为研究高超声速进气道的性能参数随飞行高度、来流湍流度及来流马赫数的变化规律，并考察其压缩面上的边界层转捩现象对进气道性能的影响，采用本课题组程序平台HGFS所发展的γ-Re_θ转捩模型进行了一系列的数值模拟工作，并对相应的流动现象和机理进行分析。首先，利用进气道压缩面的简化模型对γ-Re_θ转捩模型经验关联公式的高超声速改进方法进行了验证；其次，以某型等熵压缩面的高超声速进气道为对象，研究了飞行高度、来流马赫数对边界层转捩位置等多个参数的影响。结果表明：随着飞行高度的增加，压缩面上边界层转捩位置延后，进气道总压恢复系数下降；与地表情况相比，在设计飞行高度转捩位置延后了约0.525 m，边界层厚度增加了约73%，总压恢复系数下降了约3.2%；来流湍流度变化0.5%量级可导致转捩位置移动0.2 m左右，但来流湍流度对总压恢复系数的影响则很小。

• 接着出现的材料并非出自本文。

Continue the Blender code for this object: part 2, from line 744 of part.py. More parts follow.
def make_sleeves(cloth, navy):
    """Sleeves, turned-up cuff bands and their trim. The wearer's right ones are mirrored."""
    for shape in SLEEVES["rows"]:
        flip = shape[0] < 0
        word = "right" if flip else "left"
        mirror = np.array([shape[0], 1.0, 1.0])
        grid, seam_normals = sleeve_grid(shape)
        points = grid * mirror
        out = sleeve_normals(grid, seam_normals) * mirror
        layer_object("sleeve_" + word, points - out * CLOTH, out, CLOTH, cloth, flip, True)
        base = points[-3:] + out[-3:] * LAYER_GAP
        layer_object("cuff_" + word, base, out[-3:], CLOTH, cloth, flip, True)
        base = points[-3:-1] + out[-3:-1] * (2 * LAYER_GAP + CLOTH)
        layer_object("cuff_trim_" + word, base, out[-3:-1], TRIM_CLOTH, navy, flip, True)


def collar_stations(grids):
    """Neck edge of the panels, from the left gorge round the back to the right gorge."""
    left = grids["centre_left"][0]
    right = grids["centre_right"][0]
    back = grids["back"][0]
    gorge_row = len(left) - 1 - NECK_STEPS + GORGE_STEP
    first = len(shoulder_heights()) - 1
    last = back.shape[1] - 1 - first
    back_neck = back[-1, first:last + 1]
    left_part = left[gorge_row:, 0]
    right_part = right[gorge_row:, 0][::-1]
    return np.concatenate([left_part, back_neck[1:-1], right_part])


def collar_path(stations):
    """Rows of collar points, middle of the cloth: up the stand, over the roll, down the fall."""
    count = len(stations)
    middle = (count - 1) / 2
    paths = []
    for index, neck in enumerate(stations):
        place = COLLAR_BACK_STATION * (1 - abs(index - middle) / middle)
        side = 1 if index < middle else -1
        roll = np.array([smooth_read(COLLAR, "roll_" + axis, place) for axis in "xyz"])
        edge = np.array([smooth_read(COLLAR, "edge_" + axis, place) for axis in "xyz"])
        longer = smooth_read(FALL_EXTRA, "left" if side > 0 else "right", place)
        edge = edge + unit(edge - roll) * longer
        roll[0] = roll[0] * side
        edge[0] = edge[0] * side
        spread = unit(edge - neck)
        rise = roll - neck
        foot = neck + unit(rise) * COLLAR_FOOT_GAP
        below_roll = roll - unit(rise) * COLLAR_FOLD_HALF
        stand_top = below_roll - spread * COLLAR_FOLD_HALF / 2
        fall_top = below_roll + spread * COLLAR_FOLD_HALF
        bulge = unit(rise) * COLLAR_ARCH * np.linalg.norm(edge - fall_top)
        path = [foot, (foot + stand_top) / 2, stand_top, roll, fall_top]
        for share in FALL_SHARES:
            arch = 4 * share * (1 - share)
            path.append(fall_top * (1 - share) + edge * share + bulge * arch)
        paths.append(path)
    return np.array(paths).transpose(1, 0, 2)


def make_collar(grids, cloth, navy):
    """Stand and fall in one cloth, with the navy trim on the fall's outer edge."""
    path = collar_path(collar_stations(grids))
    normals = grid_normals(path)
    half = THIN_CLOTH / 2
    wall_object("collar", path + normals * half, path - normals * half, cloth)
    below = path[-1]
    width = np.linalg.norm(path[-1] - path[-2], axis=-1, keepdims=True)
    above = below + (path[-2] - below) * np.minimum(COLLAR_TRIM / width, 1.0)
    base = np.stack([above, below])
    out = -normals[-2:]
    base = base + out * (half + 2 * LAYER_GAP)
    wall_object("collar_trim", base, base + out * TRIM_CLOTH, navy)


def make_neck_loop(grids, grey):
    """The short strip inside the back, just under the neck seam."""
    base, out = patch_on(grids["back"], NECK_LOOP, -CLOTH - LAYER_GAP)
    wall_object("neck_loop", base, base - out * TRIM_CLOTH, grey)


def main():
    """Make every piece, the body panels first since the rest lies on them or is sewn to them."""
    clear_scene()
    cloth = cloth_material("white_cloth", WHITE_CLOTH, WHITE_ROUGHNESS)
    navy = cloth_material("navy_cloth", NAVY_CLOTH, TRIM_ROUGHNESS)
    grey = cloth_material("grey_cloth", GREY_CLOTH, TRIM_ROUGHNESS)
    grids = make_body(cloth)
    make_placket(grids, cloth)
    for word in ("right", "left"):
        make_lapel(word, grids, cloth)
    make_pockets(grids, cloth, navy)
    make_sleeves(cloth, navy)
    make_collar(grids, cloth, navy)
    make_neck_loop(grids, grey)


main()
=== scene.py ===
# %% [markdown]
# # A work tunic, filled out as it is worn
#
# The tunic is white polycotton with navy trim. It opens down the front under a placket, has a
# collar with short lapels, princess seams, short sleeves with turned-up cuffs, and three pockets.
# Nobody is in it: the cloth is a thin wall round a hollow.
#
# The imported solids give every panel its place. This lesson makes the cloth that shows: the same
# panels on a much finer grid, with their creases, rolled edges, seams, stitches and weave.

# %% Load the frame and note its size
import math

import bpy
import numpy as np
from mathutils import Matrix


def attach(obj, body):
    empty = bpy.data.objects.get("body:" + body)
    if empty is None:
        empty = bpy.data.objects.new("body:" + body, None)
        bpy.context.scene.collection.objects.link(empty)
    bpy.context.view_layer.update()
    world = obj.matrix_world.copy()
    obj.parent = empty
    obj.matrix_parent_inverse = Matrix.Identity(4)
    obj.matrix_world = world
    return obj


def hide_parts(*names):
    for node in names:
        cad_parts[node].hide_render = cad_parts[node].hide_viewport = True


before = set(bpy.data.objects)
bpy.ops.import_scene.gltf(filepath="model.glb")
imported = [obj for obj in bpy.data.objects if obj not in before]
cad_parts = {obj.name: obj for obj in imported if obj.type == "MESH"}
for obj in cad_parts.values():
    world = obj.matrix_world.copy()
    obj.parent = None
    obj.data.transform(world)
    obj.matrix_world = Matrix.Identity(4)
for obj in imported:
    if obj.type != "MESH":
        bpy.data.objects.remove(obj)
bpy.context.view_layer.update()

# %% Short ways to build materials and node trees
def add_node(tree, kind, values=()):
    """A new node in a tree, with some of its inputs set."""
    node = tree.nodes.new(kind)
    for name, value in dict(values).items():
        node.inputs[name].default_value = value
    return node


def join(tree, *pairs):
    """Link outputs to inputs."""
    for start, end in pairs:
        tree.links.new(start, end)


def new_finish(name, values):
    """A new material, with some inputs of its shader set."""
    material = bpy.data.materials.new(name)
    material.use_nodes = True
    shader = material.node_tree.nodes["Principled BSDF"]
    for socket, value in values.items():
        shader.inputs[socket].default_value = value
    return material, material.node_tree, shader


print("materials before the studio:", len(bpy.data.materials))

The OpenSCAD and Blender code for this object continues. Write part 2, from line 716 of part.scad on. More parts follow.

Hypersonic air inlet performance based on engineering transition model

In order to study the variation of the performance parameters of a hypersonic air inlet with the flight height, free stream turbulence intensity and free stream Mach number, and the influence of the boundary layer transition on the compression surface on air inlet performance, a series of numerical simulations were conducted by using the γ-Re_θ transition model developed in a in-house HGFS and the flow phenomena and mechanisms were analyzed. Firstly, the improved γ-Re_θ transition model implemented in the HGFS code was verified using a simplified model of an air inlet compression surface. Secondly, a hypersonic air inlet with isentropic compression surface was studied the effect of flight height and Mach number on parameters such as the transition location. Main conclusions are as follows:with the increase of the flight height, transition location of the boundary layer moves downstream on the compression surface, and the total pressure recovery coefficient decreases. Compared with the ground surface state, at the design flight height, the transition location moves downstream for about 0.525 m, the boundary layer thickness increases by about 73%, and the total pressure recovery coefficient decreases by 3.2%. About 0.5% magnitude change of the inflow turbulence intensity will contribute to 0.2 m movement of the transition location. However, the influence of turbulence intensity on the total pressure recovery coefficient is quite small.